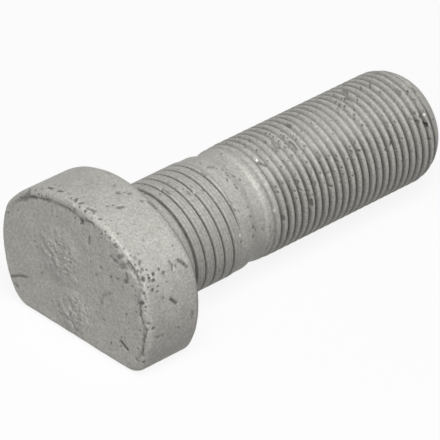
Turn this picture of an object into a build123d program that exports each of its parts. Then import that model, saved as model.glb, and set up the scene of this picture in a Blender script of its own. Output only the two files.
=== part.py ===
from build123d import *
import os

# Wheel bolt for a hub or brake drum: forged head with one flat side, press seat with helical
# grooves, waisted neck and threaded shank. Lengths are in millimetres. The axis runs along X,
# with the head's bearing face at x = 0, the head at x < 0 and the flat side facing down.

# Forged head
head_thickness = 11.1
head_radius = 18.25
flat_ledge = 0.685
crown_drop = 2.9
crown_flattening = 3.05
flat_corner_radius = 4.4
crown_corner_radius = 6.0
front_edge_radius = 1.1
rear_edge_radius = 1.4
under_head_chamfer = 0.35

# Press seat, with three helical grooves of one common lead
seat_diameter = 20.33
seat_length = 15.9
seat_lead_in = 0.3
groove_starts = 3
groove_pitch = 2.0
groove_width = 0.5
groove_depth = 0.19
groove_margin = 1.0
groove_end_gap = 0.3
groove_phase = 150.5

# Plain land and waisted neck
land_diameter = 20.02
land_length = 2.9
waist_diameter = 19.16
waist_length = 2.0
waist_rise = 5.0
waist_blend = 2.5

# Threaded length, at its outer diameter
thread_diameter = 20.0
shank_length = 61.4
end_chamfer_length = 3.2
end_diameter = 16.4
chamfer_blend = 1.6
end_edge_chamfer = 0.5

# Stations along the axis and radii that follow from the sizes above. The flat side stands
# a small ledge clear of the seat, and the crown is lower and flatter than the head's circle.
seat_radius = seat_diameter / 2
flat_distance = seat_radius + flat_ledge
crown_height = head_radius - crown_drop
crown_radius = head_radius + crown_flattening
land_radius = land_diameter / 2
waist_radius = waist_diameter / 2
thread_radius = thread_diameter / 2
end_radius = end_diameter / 2
land_end = seat_length + land_length
waist_x = land_end + waist_length
thread_start = waist_x + waist_rise
chamfer_start = shank_length - end_chamfer_length

# Each groove starts clear of the head and runs out at the end of the seat
groove_lead = groove_starts * groove_pitch
groove_run = seat_length - groove_margin - groove_end_gap
groove_turn = groove_run / groove_lead * 360
groove_overlap = groove_width / 2


# Cutter for one groove: a V swept along the helix, with its open side above the seat
with BuildPart() as groove_cutter:
    with BuildLine() as groove_path:
        Helix(
            pitch=groove_lead,
            height=groove_run,
            radius=seat_radius,
            center=(groove_margin, 0, 0),
            direction=(1, 0, 0),
        )
    groove_plane = Plane(
        origin=groove_path.line @ 0,
        x_dir=(0, 0, 1),
        z_dir=groove_path.line % 0,
    )
    with BuildSketch(groove_plane) as groove_section:
        half_top = groove_width / 2 * (1 + groove_overlap / groove_depth)
        Polygon(
            (-groove_depth, 0),
            (groove_overlap, half_top),
            (groove_overlap, -half_top),
            align=None,
        )
    sweep(is_frenet=True)

with BuildPart() as forged_head:
    # Round blank with a flatter crown, its rear edge rounded by the die
    with BuildSketch(Plane.YZ):
        Circle(head_radius)
        with Locations((0, crown_height - crown_radius)):
            Circle(crown_radius, mode=Mode.INTERSECT)
    extrude(amount=-head_thickness)
    fillet(forged_head.edges().filter_by(Axis.X), crown_corner_radius)
    rear_face = forged_head.faces().filter_by(Axis.X).sort_by(Axis.X)[-1]
    fillet(rear_face.edges(), rear_edge_radius)

    # Flat side that stops the bolt from turning, with rounded corners
    with BuildSketch(Plane.YZ) as flat_side:
        Circle(head_radius)
        with Locations((0, -flat_distance)):
            Rectangle(
                3 * head_radius,
                flat_distance + 2 * head_radius,
                align=(Align.CENTER, Align.MIN),
                mode=Mode.INTERSECT,
            )
        fillet(flat_side.vertices().group_by(Axis.Y)[0], flat_corner_radius)
    extrude(amount=-head_thickness, mode=Mode.INTERSECT)

    # Rounded edge of the outer face
    outer_face = forged_head.faces().filter_by(Axis.X).sort_by(Axis.X)[0]
    fillet(outer_face.edges(), front_edge_radius)

with BuildPart() as wheel_bolt:
    # Shank turned in one piece: seat, land, neck, thread blank and rounded end
    with BuildSketch(Plane.XZ) as half_section:
        with BuildLine() as outline:
            Polyline(
                (-head_thickness / 2, 0),
                (-head_thickness / 2, seat_radius),
                (seat_length - seat_lead_in, seat_radius),
                (seat_length, land_radius),
                (land_end, land_radius),
                (waist_x, waist_radius),
                (thread_start, thread_radius),
                (chamfer_start, thread_radius),
                (shank_length, end_radius),
                (shank_length, 0),
                close=True,
            )
        make_face()
        corners = half_section.vertices()
        waist_corners = corners.filter_by_position(Axis.X, land_end - 0.01, thread_start + 0.01)
        fillet(waist_corners, waist_blend)
        corners = half_section.vertices()
        fillet(corners.filter_by_position(Axis.X, chamfer_start - 0.01, chamfer_start + 0.01), chamfer_blend)
        corners = half_section.vertices()
        rim_corner = corners.filter_by_position(Axis.X, shank_length - 0.01, shank_length + 0.01)
        chamfer(rim_corner.sort_by(Axis.Y)[-1], end_edge_chamfer)
    revolve(axis=Axis.X)

    # Forged head, with a small relief angle where it meets the seat
    add(forged_head.part)
    bearing_face = wheel_bolt.faces().filter_by_position(Axis.X, -0.01, 0.01).sort_by(SortBy.AREA)[-1]
    chamfer(bearing_face.inner_wires().edges(), under_head_chamfer)

    # Helical grooves of the press seat, their runouts spaced evenly round the end of the seat
    for start in range(groove_starts):
        runout_angle = groove_phase + start * 360 / groove_starts
        add(groove_cutter.part, rotation=(runout_angle - 90 - groove_turn, 0, 0), mode=Mode.SUBTRACT)

wheel_bolt.part.label = "wheel_bolt"

os.makedirs("parts", exist_ok=True)
export_step(wheel_bolt.part, "parts/wheel_bolt.step")
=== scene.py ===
from math import atan2, cos, pi, radians, sin, sqrt

import bmesh
import bpy
from mathutils import Matrix, Vector, kdtree, noise


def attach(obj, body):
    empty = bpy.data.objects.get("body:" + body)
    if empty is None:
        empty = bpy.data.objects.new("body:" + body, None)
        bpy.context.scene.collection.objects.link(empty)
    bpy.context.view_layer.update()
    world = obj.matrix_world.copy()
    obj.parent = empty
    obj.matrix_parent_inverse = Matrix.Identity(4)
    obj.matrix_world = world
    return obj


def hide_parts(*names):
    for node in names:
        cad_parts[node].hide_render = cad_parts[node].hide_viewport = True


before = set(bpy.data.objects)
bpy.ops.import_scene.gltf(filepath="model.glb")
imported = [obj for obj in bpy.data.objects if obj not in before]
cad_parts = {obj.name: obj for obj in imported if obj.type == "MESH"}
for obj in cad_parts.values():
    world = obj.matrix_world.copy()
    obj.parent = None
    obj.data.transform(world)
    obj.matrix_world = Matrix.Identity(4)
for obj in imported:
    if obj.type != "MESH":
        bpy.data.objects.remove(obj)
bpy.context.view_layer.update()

# Forged head: a D-shaped disc, hot forged in a die, that stops the bolt from turning with its
# flat lower side. Its outer face is coined, with a ragged step along the edge, and its edges
# are rounded by the die. Sizes are in millimetres until the finished mesh is scaled to metres.
head_thickness = 11.1
head_radius = 18.25
flat_distance = 10.85
crown_radius = 21.3
crown_height = 15.35
crown_corner = 6.0
flat_corner = 4.4
front_rounding = 1.15
rear_rounding = 1.4
head_steps = 272

crown_centre = Vector((0, crown_height - crown_radius))


def corner_between_arcs():
    """Centre of the corner arc that touches the head's circle and the flatter crown from inside."""
    reach_side = head_radius - crown_corner
    reach_crown = crown_radius - crown_corner
    drop = -crown_centre.y
    height = (reach_crown ** 2 - reach_side ** 2 - drop ** 2) / (2 * drop)
    return Vector((sqrt(reach_side ** 2 - height ** 2), height))


def bearing(point):
    """Angle of a point round the axis, from +Y towards +Z."""
    return atan2(point.y, point.x)


corner_top = corner_between_arcs()
corner_low = Vector((
    sqrt((head_radius - flat_corner) ** 2 - (flat_distance - flat_corner) ** 2),
    flat_corner - flat_distance,
))
crown_reach = crown_radius / (crown_radius - crown_corner)
crown_touch = crown_centre + (corner_top - crown_centre) * crown_reach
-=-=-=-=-
### What to produce
From the first line above through the line that contains "groove_phase = 150.5", quote each line exactly. Output nothing more.

### Answer to this task
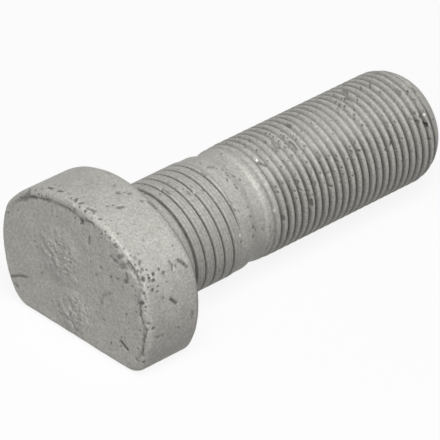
Turn this picture of an object into a build123d program that exports each of its parts. Then import that model, saved as model.glb, and set up the scene of this picture in a Blender script of its own. Output only the two files.
=== part.py ===
from build123d import *
import os

# Wheel bolt for a hub or brake drum: forged head with one flat side, press seat with helical
# grooves, waisted neck and threaded shank. Lengths are in millimetres. The axis runs along X,
# with the head's bearing face at x = 0, the head at x < 0 and the flat side facing down.

# Forged head
head_thickness = 11.1
head_radius = 18.25
flat_ledge = 0.685
crown_drop = 2.9
crown_flattening = 3.05
flat_corner_radius = 4.4
crown_corner_radius = 6.0
front_edge_radius = 1.1
rear_edge_radius = 1.4
under_head_chamfer = 0.35

# Press seat, with three helical grooves of one common lead
seat_diameter = 20.33
seat_length = 15.9
seat_lead_in = 0.3
groove_starts = 3
groove_pitch = 2.0
groove_width = 0.5
groove_depth = 0.19
groove_margin = 1.0
groove_end_gap = 0.3
groove_phase = 150.5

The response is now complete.